Total proceeds = RRSP + TFSA
= A × (1 + g)^n × (1 - tn) + A × tm × (1 + g)^n ÷ (1 + g)^m
= A × (1 + g)^n × (1 - tn + tm ÷ (1 + g)^m)

Notice that if m converges to zero (i.e., you deduct immediately), then tm = t0 and this expression is identical to one from above.

A × (1 + g)^n × (1 - tn + tm ÷ (1 + g)^m)
= A × (1 + g)^n × (1 - tn + t0 ÷ (1 + g)^0)
= A × (1 + g)^n × (1 - tn + t0 ÷ 1)
= A × (1 + g)^n × (1 - tn + t0)

This illustrates an important point:

• You can obtain a benefit from deferring the deduction: the differential between tm and t0

• However, this benefit must be discounted by the growing penalty of (1 + g)^m.

Many readers may already be familiar with this resource, which argues deferring the deduction is usually sub-optimal: https://www.retailinvestor.org/rrsp.html#delay

This is because you actually have three options when using a RRSP (where the TFSA is nearly maximized):

1. Contribute to the RRSP and deduct immediately

2. Contribute to the RRSP and deduct in the future

3. Invest in a non-registered account and defer contributing to the RRSP

This last option is complicated by the ongoing drag when investing outside of a registered tax shelter. Instead of realizing growth = g, you'll earn some different amount g* subject to the actual mix of eligible/non-eligible dividends, interest income, and capital gains/losses when you eventually move the funds into a registered account.
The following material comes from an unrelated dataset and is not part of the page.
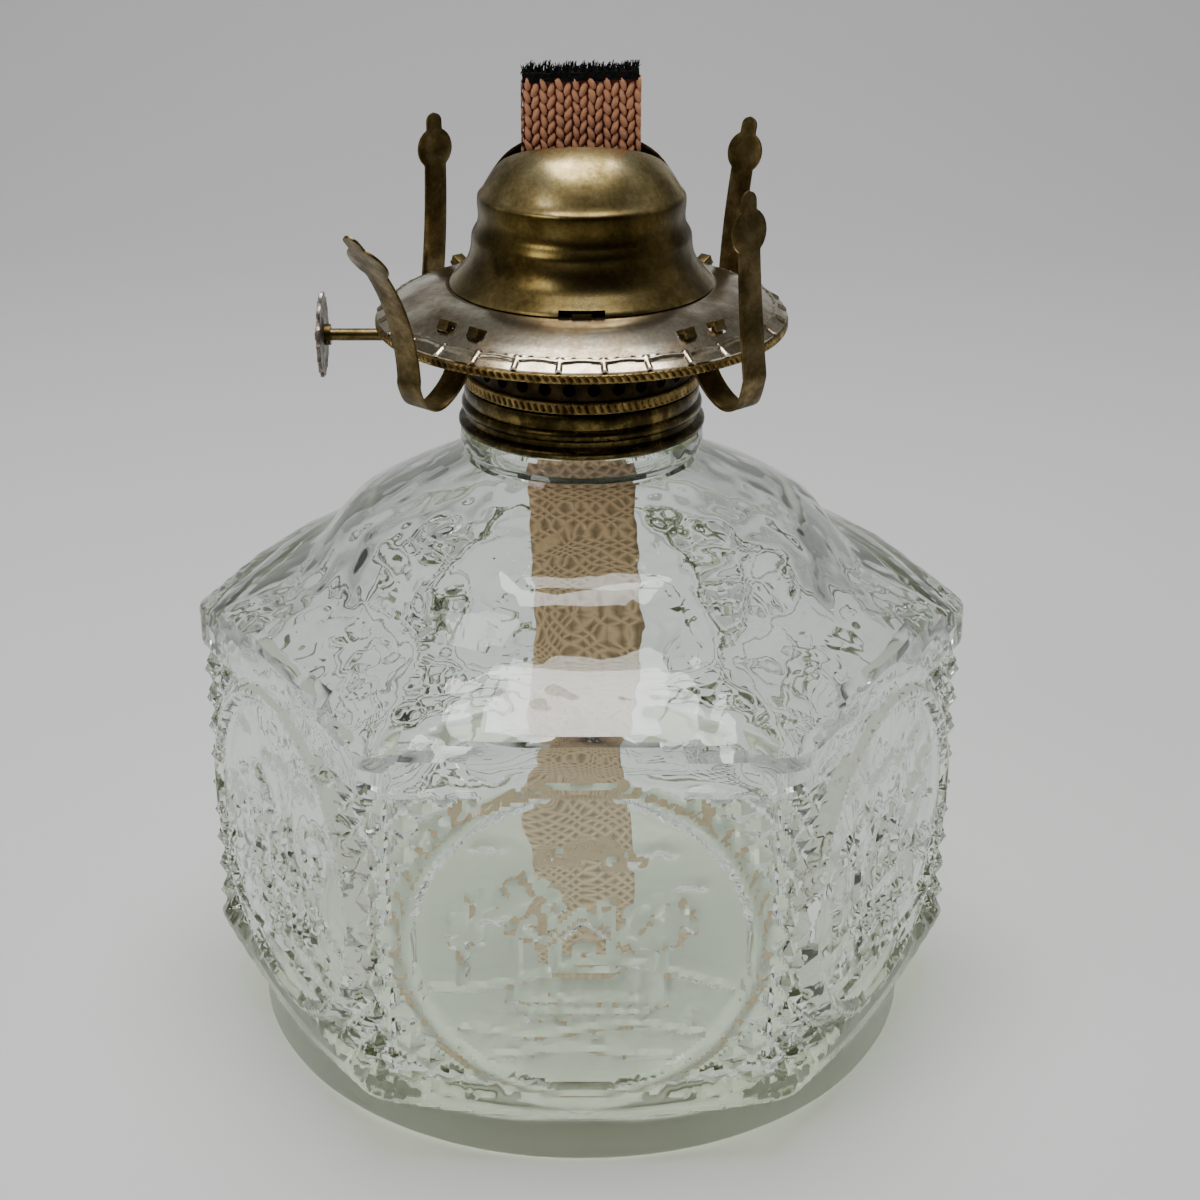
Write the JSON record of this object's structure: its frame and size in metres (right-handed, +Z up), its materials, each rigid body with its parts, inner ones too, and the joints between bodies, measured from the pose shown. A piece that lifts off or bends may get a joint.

Invest $A in a non-registered account
Grow at g* for m years

Contribute the new amount to RRSP
Grow at g for n-m years
Pay tax rate = tn at withdrawal
RRSP proceeds = A × (1 + g*)^m × (1 + g)^(n-m) × (1 - tn)

Deduct from taxable income at tm
Contribute refund to TFSA
Grow at g for n-m years
TFSA proceeds = A × (1 + g*)^m × tm × (1 + g)^(n-m)

Total proceeds = RRSP + TFSA
= A × (1 + g)^n × (1 - tn + tm) × [(1 + g*)/(1 + g)]^m

Notice that if g* converges to g, then the expression becomes:

A × (1 + g)^n × (1 - tn + tm) × [(1 + g*)/(1 + g)]^m
= A × (1 + g)^n × (1 - tn + tm) × [(1 + g)/(1 + g)]^m
= A × (1 + g)^n × (1 - tn + tm) × [1]^m
= A × (1 + g)^n × (1 - tn + tm)

Which is superior to the deferred deduction expression! This means if you have low tax drag (e.g., mostly capital gains versus interest income), then deferring the contribution will yield a better outcome than deferring the deduction. On the other hand, high tax drag where g* is significantly less than g will yield a worse outcome (e.g., receiving interest income at a high marginal tax rate).

There is no general solution for g* versus g that gives the optimal decision. But, using this expressions will make it much easier for you to test a few numerical solutions, especially since the expressions can be further simplified.

Since "A × (1 + g)^n" appears in four expressions, we can replace it with the constant "B". This gives us:

TFSA only
= B

Contribute to RRSP with immediate deduction
= B × (1 - tn + t0)

Contribute to RRSP and defer the deduction
= B × (1 - tn + tm ÷ (1 + g)^m )

Defer the RRSP contribution and use a non-registered account
= B × (1 - tn + tm) × [(1 + g*)/(1 + g)]^m

There are just five variables of interest:

1. Withdrawal tax rate = tn

2. Intermediate tax rate = tm

3. Tax dragged growth = g*

4. Expected growth = g

5. Intermediate years = m

As an exercise for the reader, rewrite this as a ELI5.